The Honourable Schoolboy is the second book in John Le Carré’s “Karla Trilogy,” in which George Smiley of Britain’s MI6 engages Russia’s KGB in clandestine warfare. In the first book—Tinker, Tailor, Soldier, Spy—Smiley exposed a long-time mole in the “Circus,” the nickname for Britain’s Now, Smiley reorganizes the “Circus” and chases down a “gold seam” of Russian money in a Hong Kong bank.

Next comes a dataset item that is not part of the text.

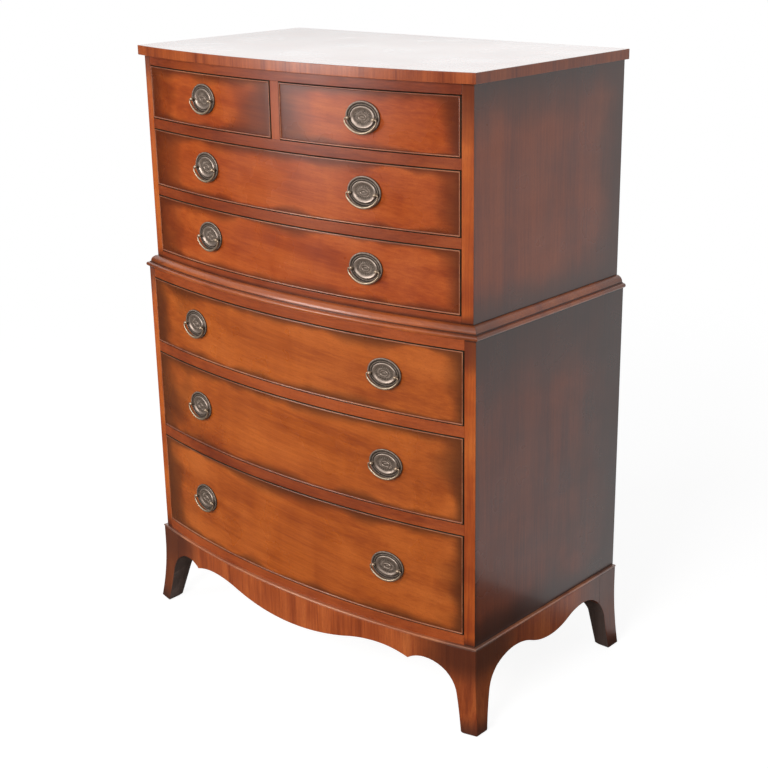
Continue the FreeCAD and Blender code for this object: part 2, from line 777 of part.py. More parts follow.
def bail():
    """Half-oval bail, thickest at its lowest point, with ends that turn in through the posts."""
    post_x = post_spacing / 2
    pin_end_x = post_x - post_ball_radius - bail_pin_past
    elbow_x = post_x + post_ball_radius + bail_shoulder_play
    r = bail_elbow_radius
    # below the elbows the rod is half an oval: an end curve on each side of one long curve
    end = bail_side_radius
    half_width = elbow_x + r
    depth = bail_drop - r
    main = (half_width ** 2 + depth ** 2 - 2 * half_width * end) / (2 * (depth - end))
    main_z = main - bail_drop
    end_x = half_width - end
    touch = math.atan2(end_x, main_z + r)

    def at(x, z):
        return Vector(x, -pivot_proud, z)

    def section(turn):
        """Round section where the rod has turned this far from level, 0 at the lowest point."""
        x, z, radius = 0.0, main_z, main
        if abs(turn) > touch:
            x, z, radius = math.copysign(end_x, turn), -r, end
        swell = (bail_swell_radius - bail_pin_radius) * math.cos(turn)
        place = at(x + radius * math.sin(turn), z - radius * math.cos(turn))
        along = Vector(math.cos(turn), 0, math.sin(turn))
        return Part.Wire(Part.makeCircle(bail_pin_radius + swell, place, along))

    parts = []
    for side in (-1, 1):
        inward = Vector(-side, 0, 0)
        shoulder = at(side * elbow_x, 0)
        middle = at(side * (elbow_x + r * math.sin(math.pi / 4)), r * math.cos(math.pi / 4) - r)
        path = Part.Wire(Part.Arc(shoulder, middle, at(side * half_width, -r)).toShape())
        disc = Part.Wire(Part.makeCircle(bail_pin_radius, shoulder, inward))
        parts.append(path.makePipeShell([disc], True, True))
        parts.append(Part.makeCylinder(bail_pin_radius, elbow_x - pin_end_x, shoulder, inward))
    turns = [math.pi / 2 - i * (math.pi / 2 - touch) / bail_side_steps
             for i in range(bail_side_steps)]
    turns += [touch - i * 2 * touch / bail_main_steps for i in range(bail_main_steps // 2 + 1)]
    turns += [-turn for turn in reversed(turns[:-1])]
    parts.append(Part.makeLoft([section(turn) for turn in turns], True, False))
    return fused(parts)


def handle_pose(x, z, radius):
    """Placement of a handle on a bowed front: its x axis along the face, -y straight out."""
    turn = math.degrees(math.asin(x / radius))
    place = Vector(x, front_y(radius, x), z)
    return FreeCAD.Placement(place, FreeCAD.Rotation(Vector(0, 0, 1), turn))


plate_shape = back_plate()
post_shapes = [post(x) for x in (-post_spacing / 2, post_spacing / 2)]
nut_shapes = [piece for x in (-post_spacing / 2, post_spacing / 2) for piece in nut_and_washer(x)]
bail_shape = bail()


def placed(shape, pose):
    copy = shape.copy()
    copy.Placement = pose.multiply(copy.Placement)
    return copy


# ---------------------------------------------------------------- drawers


def tail_gaps(x0, x1, y_root, y_tip, z0, z1):
    """The gaps between the dovetails at one end of a drawer side, narrowest at the very end."""
    count = max(2, round((z1 - z0) / dovetail_pitch))
    pitch = (z1 - z0) / count
    narrow = dovetail_pin / 2
    wide = narrow + abs(y_root - y_tip) * dovetail_slope
    tools = []
    for i in range(count + 1):
        middle = z0 + i * pitch
        corners = [(y_root, middle - wide), (y_tip, middle - narrow),
                   (y_tip, middle + narrow), (y_root, middle + wide), (y_root, middle - wide)]
        points = [Vector(x0, y, z) for y, z in corners]
        tools.append(Part.Face(Part.makePolygon(points)).extrude(Vector(x1 - x0, 0, 0)))
    return tools


def cock_beads(radius, x0, x1, z0, z1):
    """Four bead strips round a drawer front, set in rebates and rounded outside."""
    outer, inner = radius + bead_proud, radius - bead_depth
    strips = [bow_shell(outer, inner, x0, x1, z0, z0 + bead_width),
              bow_shell(outer, inner, x0, x1, z1 - bead_width, z1),
              bow_shell(outer, inner, x0, x0 + bead_width, z0 + bead_width, z1 - bead_width),
              bow_shell(outer, inner, x1 - bead_width, x1, z0 + bead_width, z1 - bead_width)]

    def on_nose(edge):
        middle = edge.valueAt((edge.FirstParameter + edge.LastParameter) / 2)
        on_face = abs(math.hypot(middle.x, middle.y - bow_y) - outer) < tolerance
        return on_face and edge.Length > 1.5 * bead_width

    return [round_long_edges(strip, (bead_width - bead_flat) / 2, on_nose) for strip in strips]


def drawer(name, radius, x0, x1, z0, z1, handle_xs):
    """A drawer in the opening x0..x1, z0..z1: front, cock beads, box, bottom and pulls."""
    fx0, fx1 = x0 + drawer_gap, x1 - drawer_gap
    fz0, fz1 = z0 + drawer_gap, z1 - drawer_gap
    inner_radius = radius - front_thickness
    w = bead_width
    board = fused([
        bow_shell(radius - bead_depth, inner_radius, fx0, fx1, fz0, fz1),
        bow_shell(radius, radius - bead_depth, fx0 + w, fx1 - w, fz0 + w, fz1 - w)])
    beads = cock_beads(radius, fx0, fx1, fz0, fz1)

    side_low = z0 + runner_play
    side_high = z1 - drawer_side_drop
    box_back = back_y - back_thickness - drawer_back_space
    bottom_low = side_low + drawer_bottom_lift
    bottom_high = bottom_low + drawer_bottom_thickness
    back_high = side_high - drawer_back_drop

    bottom = bow_board(inner_radius + bottom_groove, fx0 + drawer_side_thickness - bottom_groove,
                       fx1 - drawer_side_thickness + bottom_groove, box_back,
                       bottom_low, bottom_high)
    back_root = box_back - drawer_side_thickness
    tip_radius = radius - bead_depth - dovetail_lap
    front_low = max(side_low, fz0)
    sides = []
    for low_x, high_x in ((fx0, fx0 + drawer_side_thickness), (fx1 - drawer_side_thickness, fx1)):
        root = max(front_y(inner_radius, x) for x in (low_x, high_x))
        tip = max(front_y(tip_radius, x) for x in (low_x, high_x))
        tools = tail_gaps(low_x, high_x, root, tip, front_low, side_high)
        tools += tail_gaps(low_x, high_x, back_root, box_back, bottom_high, back_high)
        tools.append(block(low_x, high_x, tip, root, side_low - runner_play, front_low))
        tools.append(block(low_x, high_x, back_root, box_back, back_high, side_high))
        side = block(low_x, high_x, tip, box_back, side_low, side_high)
        sides.append(cut(side, tools + [bottom]))
    back = block(fx0, fx1, back_root, box_back, bottom_high, back_high)
    back = cut(back, sides)
    board = cut(board, sides + [bottom])

    posts_z = (z0 + z1) / 2 + handle_rise - post_drop
    pulls, bails = [], []
    for handle_x in handle_xs:
        pose = handle_pose(handle_x, posts_z, radius)
        for x in (-post_spacing / 2, post_spacing / 2):
            hole = Part.makeCylinder(post_neck_radius + post_hole_play, 2 * front_thickness,
                                     Vector(x, 1.5 * front_thickness, 0), Vector(0, -1, 0))
            board = board.cut(placed(hole, pose))
        pulls += [placed(piece, pose) for piece in [plate_shape] + post_shapes + nut_shapes]
        bails.append(placed(bail_shape, pose))
    keep(name + "_front", [board] + beads)
    keep(name + "_box", sides + [back])
    keep(name + "_bottom", [bottom])
    keep(name + "_pulls", pulls)
    if len(bails) == 1:
        keep(name + "_bail", bails)
    else:
        keep(name + "_left_bail", bails[:1])
        keep(name + "_right_bail", bails[1:])


drawer("top_left_drawer", upper_radius, -upper_inner, -stile_half,
       upper_levels[5], upper_levels[6], [-upper_handle_x])
drawer("top_right_drawer", upper_radius, stile_half, upper_inner,
       upper_levels[5], upper_levels[6], [upper_handle_x])
for row, opening, radius, inner, handle_x in (
        ("second_drawer", upper_levels[3:5], upper_radius, upper_inner, upper_handle_x),
        ("third_drawer", upper_levels[1:3], upper_radius, upper_inner, upper_handle_x),
        ("fourth_drawer", lower_levels[5:7], bow_radius, lower_inner, lower_handle_x),
        ("fifth_drawer", lower_levels[3:5], bow_radius, lower_inner, lower_handle_x),
        ("bottom_drawer", lower_levels[1:3], bow_radius, lower_inner, lower_handle_x)):
    drawer(row, radius, -inner, inner, opening[0], opening[1], [-handle_x, handle_x])


def stops(radius, opening_edges, z):
    """Two stop blocks on a rail, behind the closed drawer front of each opening."""
    found = []
    inner_radius = radius - front_thickness - stop_play
    for x0, x1 in opening_edges:
        width = x1 - x0
        for middle in (x0 + stop_inset * width, x1 - stop_inset * width):
            low, high = middle - stop_width / 2, middle + stop_width / 2
            found.append(bow_shell(inner_radius, inner_radius - stop_depth, low, high,
                                   z, z + stop_thickness))
    return found


drawer_stops = []
for level in (1, 3, 5):
    drawer_stops += stops(bow_radius, [(-lower_inner, lower_inner)], lower_levels[level])
for level in (1, 3):
    drawer_stops += stops(upper_radius, [(-upper_inner, upper_inner)], upper_levels[level])
drawer_stops += stops(upper_radius, [(-upper_inner, -stile_half), (stile_half, upper_inner)],
                      upper_levels[5])

# ---------------------------------------------------------------- the case nodes
keep("top", [top])
upper_right = cut(upper[0], upper_back_screws)
lower_right = cut(lower[0], lower_back_screws)
keep("upper_right_side", [upper_right])
keep("upper_left_side", [mirrored(upper_right)])
keep("lower_right_side", [lower_right])
keep("lower_left_side", [mirrored(lower_right)])
keep("back_panels", [cut(upper[4], upper_back_screws), cut(lower[4], lower_back_screws)])
keep("upper_front_rails", upper[1])
keep("lower_front_rails", lower[1])
keep("short_drawer_divider", [stile, partition])
keep("upper_drawer_runners", [piece for frame in upper_frames for piece in frame])
keep("lower_drawer_runners", [piece for frame in lower_frames for piece in frame])
keep("dust_boards", lower[3] + upper_dusts[:2] + [half_dusts])
keep("drawer_stops", drawer_stops)
keep("waist_moulding", [cut(piece, moulding_screws) for piece in (
    front_waist, side_waist, mirrored(side_waist), waist_back_rail)])
keep("front_apron", [front_apron])
keep("side_aprons", [side_apron, mirrored(side_apron)])
keep("back_apron", [back_apron])
keep("feet", [front_foot, mirrored(front_foot), back_foot, mirrored(back_foot)])
keep("corner_blocks", glue_blocks())
keep("screws", lower_back_screws + upper_back_screws + top_screws + moulding_screws)

# ---------------------------------------------------------------- files
os.makedirs("parts", exist_ok=True)
for name, found in nodes.items():
    shape = found[0] if len(found) == 1 else Part.makeCompound(found)
    shape.exportStep("parts/" + name + ".step")
    print(name, len(found), "solids", "valid" if all(s.isValid() for s in found) else "INVALID",
          round(sum(s.Volume for s in found)))
print(len(nodes), "nodes, overall", round(2 * (apron_half + foot_splay), 2), overall_depth,
      overall_height)
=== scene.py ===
# %% [markdown]
# # A bow front chest of drawers
# The chest is two mahogany cases, one on the other, on a base with swept feet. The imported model
# gives the true places of all its pieces. This lesson dresses that model: it remodels the pieces
# that show with clean, evenly divided surfaces, and gives every piece a finish.

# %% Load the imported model
import math

import bpy
from mathutils import Matrix, Vector


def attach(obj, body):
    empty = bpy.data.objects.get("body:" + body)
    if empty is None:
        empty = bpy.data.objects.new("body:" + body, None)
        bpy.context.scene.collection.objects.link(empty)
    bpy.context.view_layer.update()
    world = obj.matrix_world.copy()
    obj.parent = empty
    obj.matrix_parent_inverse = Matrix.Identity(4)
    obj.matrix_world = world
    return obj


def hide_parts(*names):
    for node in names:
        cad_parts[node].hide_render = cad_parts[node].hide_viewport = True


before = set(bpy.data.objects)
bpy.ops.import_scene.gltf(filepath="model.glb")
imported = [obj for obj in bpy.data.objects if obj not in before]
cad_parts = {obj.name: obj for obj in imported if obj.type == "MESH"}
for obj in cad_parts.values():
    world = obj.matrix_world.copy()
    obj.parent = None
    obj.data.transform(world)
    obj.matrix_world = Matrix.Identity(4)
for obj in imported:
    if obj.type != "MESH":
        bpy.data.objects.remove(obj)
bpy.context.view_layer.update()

# %% [markdown]
# ## Sizes
# All fronts, rails and mouldings of a bow front are parts of circles about one upright axis
# behind the chest. So a few widths and one radius place nearly everything. Lengths are written
# in millimetres and turned to metres once, here.

# %% The main sizes
MM = 0.001
lower_half = 465 * MM             # half the width of the lower case
bow_rise = 56 * MM                # how far the middle of the front stands out
bow_radius = (lower_half ** 2 + bow_rise ** 2) / (2 * bow_rise)
back_y = 277.35 * MM
side_depth = 491.5 * MM           # from the back to the ends of the bow
bow_y = back_y - (side_depth + bow_rise) + bow_radius
waist_set_in = 16.25 * MM
upper_half = lower_half - waist_set_in
upper_radius = bow_radius - waist_set_in
side_thickness = {"lower": 23 * MM, "upper": 24 * MM}
back_thickness = 8 * MM
lower_levels = [z * MM for z in (190, 211.5, 426.5, 449.5, 628.5, 651.5, 800.5, 821)]
upper_levels = [z * MM for z in (846, 860.5, 987, 1008, 1131.5, 1152.5, 1265, 1285)]
top_height = 1305.5 * MM
base_height = lower_levels[0]


def front_y(radius, x):
    """Y of the bowed surface of that radius at a distance x from the middle."""
    return bow_y - math.sqrt(radius ** 2 - x ** 2)


def on_bow(radius, turn, z):
    """A point of that bowed surface, by its turn about the bow axis."""
    return Vector((radius * math.sin(turn), bow_y - radius * math.cos(turn), z))


print("bow radius %.0f mm, front of the lower case at y = %.1f mm"
      % (bow_radius / MM, front_y(bow_radius, 0) / MM))

# %% [markdown]
# ## Camera, floor and light
# A cabinet is best seen from a little above, with its front and one side in view. The floor is
# pale and the light comes from large soft sources, the strongest at the left of the front, so
# the side falls into shade and the polish mirrors the pale surroundings.

# %% The camera
camera_place = Vector((2.03562, -2.20791, 1.59916))
yaw, pitch, roll = (math.radians(a) for a in (-42.07, -18.69, -0.99))
ahead = Vector((math.sin(yaw) * math.cos(pitch), math.cos(yaw) * math.cos(pitch), math.sin(pitch)))
level = ahead.cross(Vector((0, 0, 1))).normalized()
upright = level.cross(ahead)
right = math.cos(roll) * level + math.sin(roll) * upright
up = math.cos(roll) * upright - math.sin(roll) * level
bpy.ops.object.camera_add(location=camera_place)
camera = bpy.context.object
camera.name = "camera"
camera.matrix_world = Matrix((
    (right.x, up.x, -ahead.x, camera_place.x), (right.y, up.y, -ahead.y, camera_place.y),
    (right.z, up.z, -ahead.z, camera_place.z), (0, 0, 0, 1)))
camera.data.lens = 67.73
camera.data.sensor_width = 36
camera.data.clip_end = 100
bpy.context.scene.camera = camera
bpy.context.scene.view_settings.view_transform = "Standard"
print("camera looks along", tuple(round(c, 3) for c in ahead))

# %% Colours and nodes


def linear(code):
    """An sRGB colour such as #A04A22, as the linear numbers that a shader wants."""
    channels = [int(code[i:i + 2], 16) / 255 for i in (1, 3, 5)]
    return [c / 12.92 if c < 0.04045 else ((c + 0.055) / 1.055) ** 2.4 for c in channels] + [1.0]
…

Set in the Far East, The Honourable Schoolboy introduces readers to sometime British spy, full-time journalist, and impoverished noble Jerry Westerby, whom Smiley taps to follow the money trail. Westerby follows the money, gets frustrated in the long days when Smiley isn’t sure what his next move should be, and falls hard for a woman who through some combination of bad choices and bad luck has fallen in with the wrong crowd.
The Honourable Schoolboy contains more action than Tinker, Tailor, and Westerby is a character more easily loved than Smiley. And yet, somehow, this novel still felt slower than its predecessor—hence the four-star review. Still, this is a page-turning novel set in the hottest part of the West’s long cold war with the East, and it is well worth reading.
John Le Carré, The Honourable Schoolboy: A George Smiley Novel (New York: Penguin, 2011; orig. 1977).